The Best-Kept Secrets
Let's get this straight. We are in a global war that is probably the biggest news story of our lifetimes. An American citizen is arrested at a public airport in Chicago for allegedly planning terrorist attacks, then transported to New York and held in prison for more than a month, and quite a few people, including his attorney, know about it. And the media don't find out until John Ashcroft comes beaming in from Moscow to tell us the story?
How did that happen?
We know how it happened, of course. This administration keeps secrets like nobody in Washington has kept secrets for a long time—maybe ever. Unlike the previous administration, which couldn't resist telling journalists every little thing about itself down to its underwear choices, the lips of the current regime are pretty much vacuum-sealed. And when it comes to war, these people are breathtakingly good at not talking.
War secrets have always been hard to come by. Once upon a time, wartime administrations let the media feel they were in on the action by allowing reporters to tag along with the troops. Now even that privilege is gone, and for the really big stories, we're reduced to sitting in our dreary cubicles waiting for someone to read a press release on cable. As if this weren't humiliating enough, some elder journos who fondly remember ye olden wars, including Andy Rooney and Walter Cronkite, have revved up their Sopwith Camels and flown across TV screens everywhere with a dark message: This war coverage is an embarrassment, and Ernie Pyle is spinning in his grave.
The question shouldn't be how the journalism of this war measures up to the journalism of previous wars. There has never been a war like this one; everyone is working without a rule book. Basically, in this latest round of the ancient tug-of-war between government and journalists, one side decided the game was too dangerous, dropped the rope, and went off to meet in its secret clubhouse. And the other side, the media, was left standing there, wondering what to do next.
The story of Jose Padilla, the alleged dirty-bomb plotter, is an especially public reminder of this troubling situation. Many journalists today hear two different voices inside their heads. One, the professional voice, wants to condemn the government for excessive secrecy. The other voice, that of the private citizen, understands and even appreciates the secrecy because so much is at stake. Several journalists that I spoke to this week expressed various degrees of astonishment and frustration at how little they are able to learn about the war, even as they concede that secrecy is often necessary.
"I think we're in some really uncharted waters," said Christopher Isham, chief of investigative projects for ABC News. "There is a whole scope of activities that are going on that the government is trying to keep invisible, and sometimes there are good reasons for it and sometimes there are not good reasons."

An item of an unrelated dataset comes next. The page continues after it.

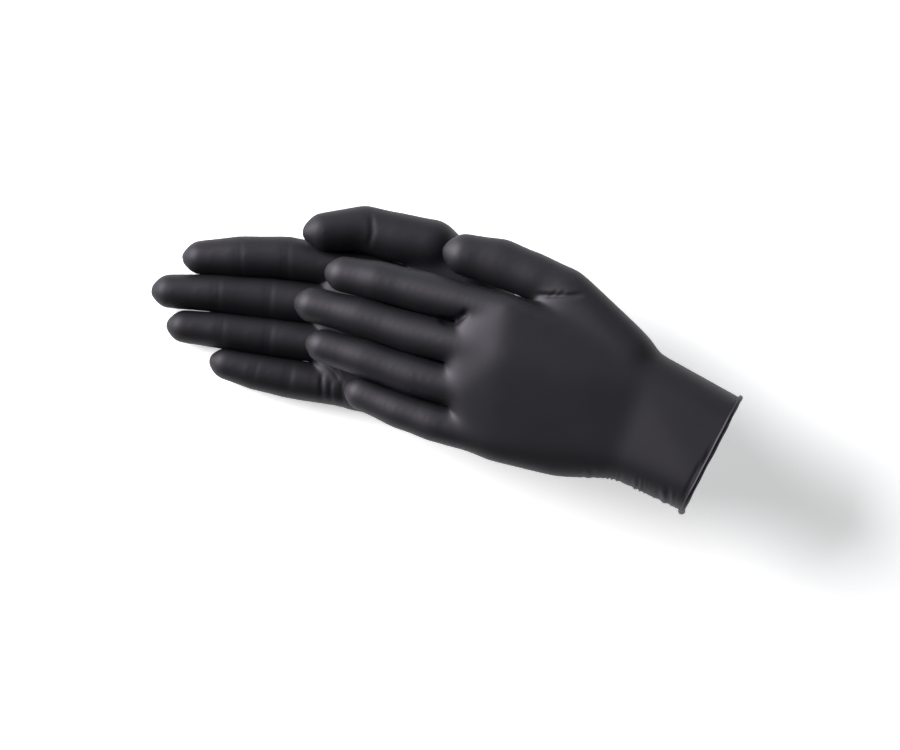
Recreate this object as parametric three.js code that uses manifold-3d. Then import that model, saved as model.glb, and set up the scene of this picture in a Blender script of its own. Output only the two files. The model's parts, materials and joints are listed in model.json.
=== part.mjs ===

Like other news organizations, ABC walks a delicate line in its war reporting and doesn't automatically run with every story. Isham said the network knows where an important U.S. detainee is being held in custody but has decided not to go with the story. "His location is not as central to the story as what he is saying and how valuable his information is. On those two points, we have been and continue to be aggressive.... It's a cost-benefit thing. They would have to move him, we'd have several bureaucracies pissed at us, ... and in the end, what would we have? We would have reported the location where he's being interrogated."
One editor at a newspaper's Washington bureau, who spoke on condition of anonymity, said not getting the Padilla story didn't bother him much. "It wasn't like this was something that was right under everyone's noses in Washington. I don't feel like, oh my god, why didn't we have this?" But this same person said the story was a prime example of how good the Bush administration is at keeping secrets. "[This administration's] more controlled than any I've seen in my career.... In some ways it's good, and it shows discipline. But in some ways it's not good for democracy, being so closed from the world."
Steve Coll, managing editor of The Washington Post, said the Padilla story is "just one indication of a much broader pattern that I feel acutely aware of, which is that there is a hidden infrastructure to this war, not only abroad but here in the United States." He noted that among the government's allies in the war are a number of undemocratic countries where secret-police methods are common and the free press nonexistent.
"It is remarkable that you could encounter a case of this seriousness inside the United States and not get near it," Coll said. "I'm troubled as a journalist because I'd like to be able to convey a much fuller picture of what the structure of this campaign really is. It's not asking much—just a sketch of where the pressure points are, who's in detention, how they're being managed, what methods are being used."
But such a sketch will be hard to come by from this administration. Coll notes that there's a reason why it benefits those prosecuting the war to keep so many suspected terrorists in detention outside the United States. "It's been, as I understand it, the preference of our government to operate overseas to the greatest possible extent, precisely because it's much easier to manage detainees in those systems."
And easier to keep everything secret. "It's a hidden war," says Coll. "And the formal military piece of it in Afghanistan is certainly not the most significant part of it right now."